Monitor Data Drift

Changing trends in data over time can reduce the accuracy of the predictions made by a model. Monitoring for this data drift and retraining as necessary is an important way to ensure your machine learning solution continues to predict accurately.

Before you start

You’ll need an Azure subscription in which you have administrative-level access.

Provision an Azure Machine Learning workspace

An Azure Machine Learning workspace provides a central place for managing all resources and assets you need to train and manage your models. You can interact with the Azure Machine Learning workspace through the Studio, Python SDK, and Azure CLI.

Create the workspace

To create the Azure Machine Learning workspace and a compute instance, you’ll use the Azure CLI. All necessary commands are grouped in a Shell script for you to execute.

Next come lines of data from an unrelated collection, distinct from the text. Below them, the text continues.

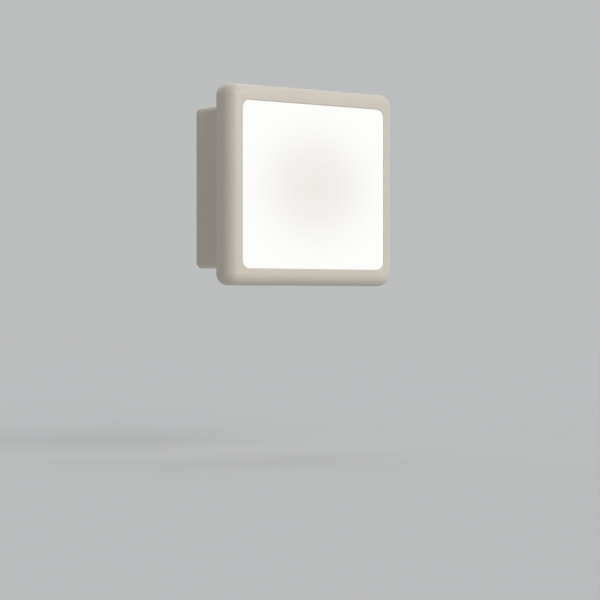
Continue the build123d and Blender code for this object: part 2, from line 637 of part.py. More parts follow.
def fusible_resistor():
    """Axial resistor with thicker ends, across the board between the blades."""
    depth, z = BOARD_FRONT + SEAT + FUSE_R, PANEL_RISE + FUSE_RISE
    left, right = about(0, FUSE_LENGTH)
    body = bar((left, depth, z), (right, depth, z), FUSE_NECK_R)
    for start, end in ((left, left + FUSE_CAP), (right - FUSE_CAP, right)):
        body += fillet(bar((start, depth, z), (end, depth, z), FUSE_R).edges(), CAN_EDGE_R)
    return body


def leaded_ends():
    """Start and bend of every bent lead, as (x, depth, z) points."""
    pairs = []
    can_end = PANEL_RISE + SMOOTHING_CAP_RISE - SMOOTHING_CAP_LENGTH / 2
    for side in spread(2, SMOOTHING_CAP_PITCH):
        x, depth = SMOOTHING_CAP_X + side, BOARD_FRONT + SMOOTHING_CAP_R
        pairs.append(((x, depth, can_end), (x, depth, can_end - LEAD_RUN)))
    for along in spread(2, VARISTOR_PITCH):
        z, depth = PANEL_RISE + VARISTOR_RISE + along, BOARD_FRONT + SEAT + VARISTOR_T / 2
        pairs.append(((VARISTOR_X, depth, z), (VARISTOR_X + VARISTOR_R + LEAD_RUN, depth, z)))
    for side in (-1, 1):
        end, depth, z = side * FUSE_LENGTH / 2, BOARD_FRONT + SEAT + FUSE_R, PANEL_RISE + FUSE_RISE
        pairs.append(((end, depth, z), (end + side * LEAD_RUN, depth, z)))
    return pairs


def sensor_lead_ends():
    top = SENSOR_TIP + SENSOR_LENGTH
    return [
        ((x, SENSOR_DEPTH, top), (x, SENSOR_DEPTH, top + LEAD_RUN)) for x in spread(2, SENSOR_LEAD_PITCH)
    ]


def film_lead_spots():
    return [(x, PANEL_RISE + FILM_CAP_RISE) for x in spread(2, FILM_CAP_PITCH)]


def lead_spots():
    """Every place where a round lead goes through the driver board."""
    return film_lead_spots() + [(x, z) for _, (x, _, z) in leaded_ends() + sensor_lead_ends()]


def component_leads():
    """Tinned leads of the capacitors, the varistor and the fusible resistor."""
    leads = [bent_lead(start, bend) for start, bend in leaded_ends()]
    varistor = surge_varistor()
    leads = [lead - varistor for lead in leads]
    for x, z in film_lead_spots():
        leads.append(peg(x, z, LEAD_R, BOARD_BACK - LEAD_STUB, BOARD_FRONT + SEAT))
    return leads


def gull_legs(body, x, z, per_side, pitch):
    """Flat legs of a surface-mounted package, left and right of its body."""
    across, tall, _ = body
    legs = []
    for side in (-1, 1):
        for along in spread(per_side, pitch):
            root, toe = x + side * across / 2, x + side * (across / 2 + LEG_REACH)
            knee = root + side * LEG_REACH / 2
            shoulder = (BOARD_FRONT + tall / 2 - LEG_T, BOARD_FRONT + tall / 2)
            rise = about(z + along, LEG_W)
            leg = block(sorted((root, knee)), shoulder, rise)
            leg += block(sorted((knee - side * LEG_T, knee)), (BOARD_FRONT, shoulder[1]), rise)
            leg += block(sorted((knee - side * LEG_T, toe)), (BOARD_FRONT, BOARD_FRONT + LEG_T), rise)
            legs.append(leg)
    return legs


def package(body, x, z):
    """Moulded package that stands just off the board on its legs."""
    across, tall, up = body
    solid = block(about(x, across), (BOARD_FRONT + HOLE_CLEAR, BOARD_FRONT + tall), about(z, up))
    return chamfer(solid.faces().sort_by(Axis.Y)[0].edges(), CHIP_EDGE)


def bridge_rectifier():
    return package(BRIDGE, 0, PANEL_RISE + BRIDGE_RISE)


def control_chip():
    return package(CHIP, CHIP_X, PANEL_RISE + CHIP_RISE)


def package_legs():
    bridge = gull_legs(BRIDGE, 0, PANEL_RISE + BRIDGE_RISE, 2, BRIDGE_LEG_PITCH)
    return bridge + gull_legs(CHIP, CHIP_X, PANEL_RISE + CHIP_RISE, 4, CHIP_LEG_PITCH)


def chip_resistors():
    across, tall, up = RESISTOR
    return [
        block(about(RESISTOR_X, across), (BOARD_FRONT, BOARD_FRONT + tall), about(PANEL_RISE + rise, up))
        for rise in RESISTOR_RISES
    ]


# ---------------------------------------------------------------- link between the boards
def header_spots():
    return [(HEADER_X, PANEL_RISE + HEADER_RISE + along) for along in spread(HEADER_PINS, HEADER_PITCH)]


def link_pins():
    """Square pins from the driver board to the LED board."""
    return [
        block(about(x, PIN_W), (BOARD_BACK - LEAD_STUB, LED_BOARD_FRONT - PIN_DROP), about(z, PIN_W))
        for x, z in header_spots()
    ]


def link_header():
    """Plastic strip that keeps the link pins apart."""
    length = HEADER_PINS * HEADER_PITCH
    rise = about(PANEL_RISE + HEADER_RISE, length)
    strip = block(about(HEADER_X, HEADER_W), (BOARD_FRONT, BOARD_FRONT + HEADER_T), rise)
    return strip - link_pins()


# ---------------------------------------------------------------- light sensor
def light_sensor():
    """Domed light sensor that looks down through its window."""
    tip_end = SENSOR_TIP + SENSOR_R
    top = SENSOR_TIP + SENSOR_LENGTH
    body = bar((0, SENSOR_DEPTH, tip_end), (0, SENSOR_DEPTH, top), SENSOR_R)
    body += bar((0, SENSOR_DEPTH, top - SENSOR_RIM_T), (0, SENSOR_DEPTH, top), SENSOR_RIM_R)
    return body + Pos(0, -SENSOR_DEPTH, tip_end) * Sphere(SENSOR_R)


def sensor_leads():
    return [bent_lead(start, bend) for start, bend in sensor_lead_ends()]


def sensor_window():
    """Smoked plug in the neck's underside, slightly hollow outside, held by its rim inside."""
    plug = bar((0, SENSOR_DEPTH, NECK_FLOOR), (0, SENSOR_DEPTH, INNER_FLOOR), WINDOW_PLUG_R)
    rim_top = INNER_FLOOR + WINDOW_PLUG_RIM_T
    plug += bar((0, SENSOR_DEPTH, INNER_FLOOR), (0, SENSOR_DEPTH, rim_top), WINDOW_PLUG_RIM_R)
    dish_z = NECK_FLOOR + WINDOW_PLUG_SAG - WINDOW_PLUG_DISH_R
    return plug - Pos(0, -SENSOR_DEPTH, dish_z) * Sphere(WINDOW_PLUG_DISH_R)


# ---------------------------------------------------------------- slide switch
def terminal_rises():
    return [SWITCH_Z + along for along in spread(TERMINALS, TERMINAL_PITCH)]


def switch_terminals():
    """Fixed contacts: flush in the base, out of its back and down through the driver board."""
    strips = []
    for z in terminal_rises():
        rise = about(z, TERMINAL_W)
        strip = block((TERMINAL_LEFT, BASE_TOP), about(SWITCH_DEPTH, TERMINAL_T), rise)
        foot = (TERMINAL_LEFT, TERMINAL_LEFT + TERMINAL_T)
        strip += block(foot, (BOARD_BACK - LEAD_STUB, SWITCH_DEPTH + TERMINAL_T / 2), rise)
        strips.append(strip)
    return strips


def switch_base():
    """Insulating base of the switch."""
    base = block((SWITCH_LEFT, BASE_TOP), about(SWITCH_DEPTH, SWITCH_WIDE), about(SWITCH_Z, SWITCH_LENGTH))
    return base - switch_terminals()


def switch_frame():
    """Folded steel cage over the slider, slotted for the stem."""
    cage = block((BASE_TOP, SWITCH_RIGHT), about(SWITCH_DEPTH, SWITCH_WIDE), about(SWITCH_Z, SWITCH_LENGTH))
    inside = block(
        (BASE_TOP, SWITCH_RIGHT - SWITCH_SHEET),
        about(SWITCH_DEPTH, SWITCH_WIDE - 2 * SWITCH_SHEET),
        about(SWITCH_Z, SWITCH_LENGTH - 2 * SWITCH_SHEET),
    )
    slot = block(
        (SWITCH_RIGHT - SWITCH_SHEET, SWITCH_RIGHT),
        about(SWITCH_DEPTH, STEM_Y + 2 * KNOB_SIDE_GAP),
        about(SWITCH_Z, 2 * SLOT_HALF),
    )
    return cage - inside - slot


def switch_slider():
    """Block that runs in the cage, with the stem that carries the knob."""
    wide = SWITCH_WIDE - 2 * SWITCH_SHEET - 2 * SLIDER_CLEAR
    across = (SLIDER_RIGHT - SLIDER_T, SLIDER_RIGHT)
    slider = block(across, about(SWITCH_DEPTH, wide), about(SWITCH_Z, SLIDER_LENGTH))
    return slider + block((SLIDER_RIGHT, STEM_TOP), about(SWITCH_DEPTH, STEM_Y), about(SWITCH_Z, STEM_Z))


def sliding_contact():
    """Bridging strip under the slider, with a bump over each of two neighbouring terminals."""
    top = SLIDER_RIGHT - SLIDER_T
    low = BASE_TOP + CONTACT_GAP
    strip = block((top - CONTACT_T, top), about(SWITCH_DEPTH, CONTACT_W), about(SWITCH_Z, SLIDER_LENGTH))
    front, back = about(SWITCH_DEPTH, CONTACT_W)
    for along in spread(2, TERMINAL_PITCH):
        x, z = (low + top) / 2, SWITCH_Z + along
        strip += bar((x, front, z), (x, back, z), (top - low) / 2)
    return strip


def switch_knob():
    """Ribbed grip on a plate that hides the slot at every position."""
    plate_left = RECESS_FLOOR + KNOB_PLATE_GAP
    plate_body = block(
        (plate_left, plate_left + KNOB_PLATE_T),
        about(SWITCH_DEPTH, KNOB_PLATE_Y),
        about(SWITCH_Z, 2 * KNOB_PLATE_HALF),
    )
    grip = block((plate_left, KNOB_TOP), about(SWITCH_DEPTH, KNOB_GRIP_Y), about(SWITCH_Z, KNOB_GRIP_Z))
    grip = fillet(grip.faces().sort_by(Axis.X)[-1].edges(), KNOB_EDGE_R)
    for along in spread(KNOB_RIBS, KNOB_RIB_PITCH):
        across = KNOB_GRIP_Y / 2
        start = (KNOB_TOP, SWITCH_DEPTH - across, SWITCH_Z + along)
        grip -= bar(start, (KNOB_TOP, SWITCH_DEPTH + across, SWITCH_Z + along), KNOB_RIB_CUT / 2)
    socket = block(
        (plate_left, STEM_TOP),
        about(SWITCH_DEPTH, STEM_Y + 2 * PAD_FIT),
        about(SWITCH_Z, STEM_Z + 2 * PAD_FIT),
    )
    return plate_body + grip - socket


# ---------------------------------------------------------------- write every piece
PIECES = {
    "front_frame": front_frame,
    "diffuser_panel": diffuser_panel,
    "light_guide": light_guide,
    "reflector_sheet": reflector_sheet,
    "led_board": led_board,
    "side_leds": side_leds,
    "led_phosphors": led_phosphors,
    "led_resistors": led_resistors,
    "rear_housing": rear_housing,
    "rear_cover": rear_cover,
    "cover_screws": cover_screws,
    "neutral_blade": lambda: blade(*BLADES[0]),
    "line_blade": lambda: blade(*BLADES[1]),
    "blade_retainer": blade_retainer,
    "retainer_screws": retainer_screws,
    "driver_board": driver_board,
    "board_screws": board_screws,
    "film_capacitor": film_capacitor,
    "smoothing_capacitor": smoothing_capacitor,
    "surge_varistor": surge_varistor,
    "fusible_resistor": fusible_resistor,
    "component_leads": component_leads,
    "bridge_rectifier": bridge_rectifier,
    "control_chip": control_chip,
    "package_legs": package_legs,
    "chip_resistors": chip_resistors,
    "link_pins": link_pins,
    "link_header": link_header,
    "light_sensor": light_sensor,
    "sensor_leads": sensor_leads,
    "sensor_window": sensor_window,
    "switch_terminals": switch_terminals,
    "switch_base": switch_base,
    "switch_frame": switch_frame,
    "switch_slider": switch_slider,
    "sliding_contact": sliding_contact,
    "switch_knob": switch_knob,
}

os.makedirs("parts", exist_ok=True)
for name, make in PIECES.items():
    shape = make()
    if isinstance(shape, list):
        shape = Compound(children=shape)
    export_step(shape, f"parts/{name}.step")
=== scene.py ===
import json
import math

import bpy
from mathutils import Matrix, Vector

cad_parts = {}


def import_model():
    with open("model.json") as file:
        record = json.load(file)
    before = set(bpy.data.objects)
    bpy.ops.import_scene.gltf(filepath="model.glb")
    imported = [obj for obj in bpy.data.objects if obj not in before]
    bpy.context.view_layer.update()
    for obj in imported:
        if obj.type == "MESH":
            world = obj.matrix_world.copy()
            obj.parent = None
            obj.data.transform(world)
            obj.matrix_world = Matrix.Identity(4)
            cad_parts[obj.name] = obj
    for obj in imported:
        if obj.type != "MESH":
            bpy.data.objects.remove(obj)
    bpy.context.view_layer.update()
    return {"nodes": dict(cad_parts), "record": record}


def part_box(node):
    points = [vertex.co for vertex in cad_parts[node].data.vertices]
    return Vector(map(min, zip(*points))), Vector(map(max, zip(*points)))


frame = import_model()

MM = 0.001      # lengths are in metres
SLOT_OF = {item["node"]: item["material_slot"] for item in frame["record"]["subparts"]}

TONE_SPAN = (0.35, 0.65)    # range of a noise over which a tone changes
GRAIN_SPAN = (0.3, 0.7)     # range of a noise over which a roughness changes
OPAQUE_IOR = 1.5
LIT_THROUGH_IOR = 1.49      # of the pieces that light goes through


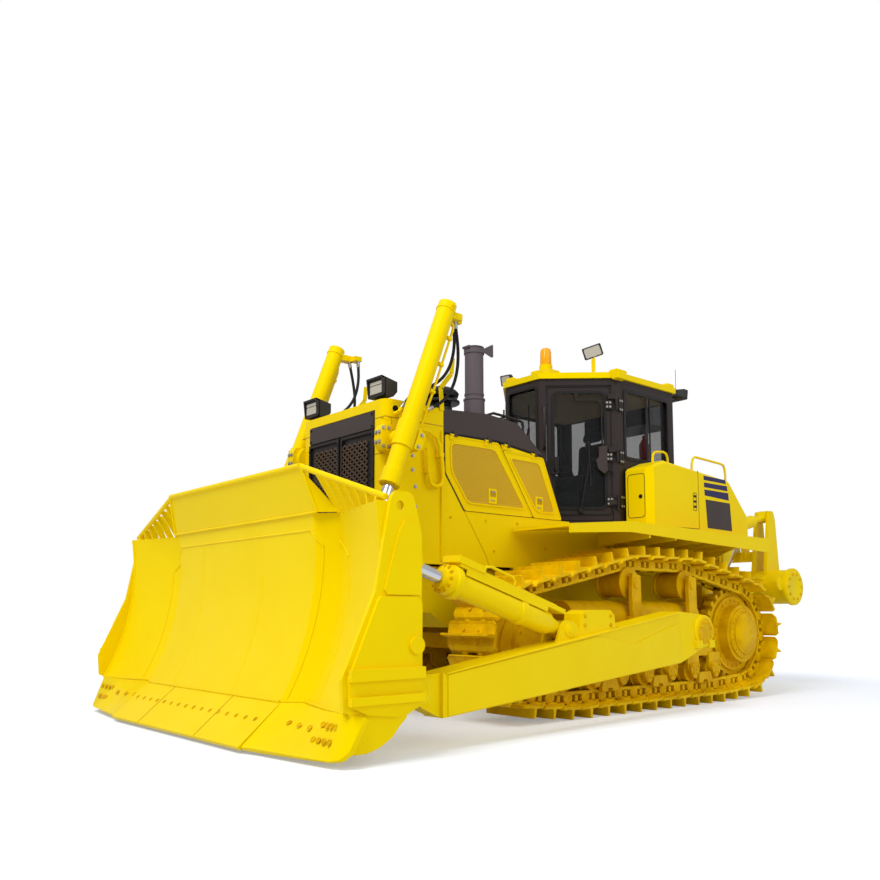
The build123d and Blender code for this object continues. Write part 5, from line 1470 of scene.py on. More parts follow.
# =====================================================================================
# Engine doors and hood
# =====================================================================================
@dataclass
class EngineDoors:
    """Perforated panels, latches, rims and gaps of the engine side doors, and the hood's rails."""

    skin: float = 0.640
    front_outline: Corners = (
        (3.684, 2.438), (3.036, 2.443), (2.590, 1.791), (3.453, 1.791), (3.678, 2.110))
    rear_outline: Corners = (
        (2.979, 2.382), (2.444, 2.374), (2.190, 1.791), (2.576, 1.791))
    front_panel: Corners = (
        (3.620, 2.375), (3.085, 2.380), (2.700, 1.860), (3.420, 1.860), (3.610, 2.120))
    rear_panel: Corners = (
        (2.900, 2.325), (2.500, 2.320), (2.285, 1.850), (2.545, 1.850))
    hole: float = 0.0055
    spacing: float = 0.021

    def panel(self, side: int, body: str, name: str, outline: Outline,
              door: Outline, holes: bool) -> None:
        """Inset panel of one door with its rim.

        Args:
            side: side of the machine.
            body: the door's body.
            name: ending of the pieces' names.
            outline: corners of the inset.
            door: corners of the door.
            holes: whether the inset is perforated.
        """
        skin = flank(self.skin, side)
        inset = Shape()
        skin.plate(inset, rounded(outline, 0.05), 0.0025)
        # the inset's darker yellow is painted shade for its holes and recess
        inset.piece(f"door_inset_{name}", SHADED_DOOR_INSET, body, 0.0)
        rim = Shape()
        skin.band(rim, rounded(outline, 0.055), 0.014, 0.010)
        middle_a, middle_b = self.centre(door)
        shrunk = [(a * 0.985 + middle_a * 0.015, b * 0.985 + middle_b * 0.015) for a, b in door]
        skin.band(rim, rounded(shrunk, 0.02), 0.012, 0.006)
        rim.piece(f"door_rims_{name}", YELLOW, body, 2.0)
        if not holes:
            return
        # each hole is a flat disc of painted shade, standing for the dark inside of the hole
        pattern = Shape().lathe(ORIGIN, UP, [(0.0, self.hole), (0.0008, self.hole)], 6)
        xs, zs = [p[0] for p in outline], [p[1] for p in outline]
        places = []
        z, row = min(zs), 0
        while z < max(zs):
            x = min(xs) + (self.spacing / 2 if row % 2 else 0.0)
            while x < max(xs):
                if inside(outline, x, z, 0.020):
                    places.append((skin.point(x, z, 0.0025), skin.facing, AHEAD))
                x += self.spacing
            z, row = z + self.spacing * 0.866, row + 1
        REPEATER.repeat(f"door_holes_{name}", pattern, places, EDGE_LINE, body, smooth=False)

    @staticmethod
    def centre(outline: Outline) -> tuple[float, float]:
        """Middle of an outline's corners."""
        return (sum(p[0] for p in outline) / len(outline), sum(p[1] for p in outline) / len(outline))

    def latch(self, side: int, body: str, name: str, spot: tuple[float, float]) -> None:
        """Pull latch: plate with painted shade for its recess and handle slot, and a key lock."""
        skin = flank(self.skin, side)
        x, z = spot
        plate, dark, lock = Shape(), Shape(), Shape()
        skin.plate(plate, pane(x - 0.050, z - 0.068, x + 0.050, z + 0.068, 0.014), 0.012)
        # flat dark plate: painted shade where the latch's recess and handle slot would be
        skin.plate(dark, pane(x - 0.034, z - 0.006, x + 0.034, z + 0.052, 0.010), 0.0135)
        skin.strip(dark, [(x - 0.024, z - 0.040), (x + 0.004, z - 0.040)], 0.010, 0.0135)
        lock.lathe(skin.point(x + 0.022, z - 0.036, 0.010), skin.facing,
                   [(0.0, 0.012), (0.006, 0.011), (0.007, 0.004)], 16)
        lock.beam(skin.point(x - 0.028, z + 0.040, 0.016), skin.point(x + 0.028, z + 0.040, 0.016),
                  0.008, 0.010)
        plate.piece(f"latch_plate_{name}", YELLOW, body, 2.0)
        dark.piece(f"latch_recess_{name}", EDGE_LINE, body, 0.0)
        lock.piece(f"latch_lock_{name}", STEEL, body, 0.5)

    def build(self) -> None:
        """Both sides of the engine."""
        for side, hand in SIDES:
            for place, outline, door, holes, spot in (
                    ("front", self.front_panel, self.front_outline, True, (3.118, 1.945)),
                    ("rear", self.rear_panel, self.rear_outline, False, (2.505, 1.925))):
                body = f"engine_door_{place}_{hand}"
                self.panel(side, body, f"{place}_{hand}", outline, door, holes)
                self.latch(side, body, f"{place}_{hand}", spot)
            skin = flank(self.skin, side)
            gaps = Shape()
            for door in (self.front_outline, self.rear_outline):
                skin.band(gaps, rounded(door, 0.02), 0.008, 0.0012)
            skin.strip(gaps, [(3.690, 2.440), (3.684, 2.110), (3.459, 1.787)], 0.018, 0.0014)
            gaps.piece(f"door_gaps_{hand}", SEAM, "root", 0.0)
            rails = Shape()
            rails.pipe([at(x, side * 0.45, z) for x, z in (
                (3.010, 2.660), (3.005, 2.717), (2.980, 2.750), (2.913, 2.775), (2.740, 2.767),
                (2.553, 2.752), (2.520, 2.740), (2.514, 2.715), (2.512, 2.440))], 0.013, 10)
            rails.piece(f"hood_rail_{hand}", BLACK, "root", 0.0)
            strip = Shape()
            skin.strip(strip, [(3.698, 2.452), (3.035, 2.457), (2.445, 2.390)], 0.016, 0.006)
            strip.piece(f"hood_edge_strip_{hand}", RUBBER, "root", 1.0)
            REPEATER.repeat(f"hood_screws_{hand}", button(0.013, 0.008), [
                (skin.point(x, z, 0.0), skin.facing, AHEAD)
                for x, z in ((3.62, 1.72), (3.20, 1.72), (2.80, 1.72), (2.40, 1.72), (2.42, 1.50),
                             (3.10, 1.45))],
                            YELLOW_CAST, "root")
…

  1. In a browser, open the Azure portal at portal.azure.com, signing in with your Microsoft account.
  2. Select the [>_] (Cloud Shell) button at the top of the page to the right of the search box. This opens a Cloud Shell pane at the bottom of the portal.
  3. The first time you open the cloud shell, you will be asked to choose the type of shell you want to use (Bash or PowerShell). Select Bash.
  4. If you are asked to create storage for your cloud shell, check that the correct subscription is specified and select Create storage. Wait for the storage to be created.
  5. In the terminal, enter the following commands to clone this repo:

     rm -r mslearn-dp100 -f
     git clone https://github.com/MicrosoftLearning/mslearn-dp100 mslearn-dp100
    
  6. After the repo has been cloned, enter the following commands to change to the folder for this lab and run the setup.sh script it contains:

     cd mslearn-dp100
     ./setup.sh
    
  7. Wait for the script to complete - this typically takes around 5-10 minutes.

Clone the lab materials

You can use the Notebooks page in Azure Machine Learning studio to run notebooks.

  1. In Azure Machine Learning studio, view the Compute page for your workspace; and on the Compute Instances tab, start your compute instance if it is not already running.
  2. Select Terminal under Applications to open a terminal, and ensure that its Compute is set to your compute instance and that the current path is the /users/your-user-name folder.
  3. Enter the following command to clone a Git repository containing notebooks, data, and other files to your workspace:

     git clone https://github.com/MicrosoftLearning/mslearn-dp100 mslearn-dp100
    
  4. When the command has completed, in the Notebooks pane, click to refresh the view and verify that a new /users/your-user-name/mslearn-dp100 folder has been created. This folder contains multiple .ipynb notebook files.

Tip: New to Python? Use the Python cheat sheet to understand the code.

Monitor data drift for a dataset

In this exercise, the code to monitor data drift is provided in a notebook.

  1. In the Notebooks page, browse to the /users/your-user-name/mslearn-dp100 folder where you cloned the notebook repository, and open the Monitor Data Drift notebook.
  2. Then read the notes in the notebook, running each code cell in turn.

Delete Azure resources

When you finish exploring Azure Machine Learning, you should delete the resources you’ve created to avoid unnecessary Azure costs.

  1. Close the Azure Machine Learning Studio tab and return to the Azure portal.
  2. In the Azure portal, on the Home page, select Resource groups.
  3. Select the rg-dp100-labs resource group.
  4. At the top of the Overview page for your resource group, select Delete resource group.
  5. Enter the resource group name to confirm you want to delete it, and select Delete.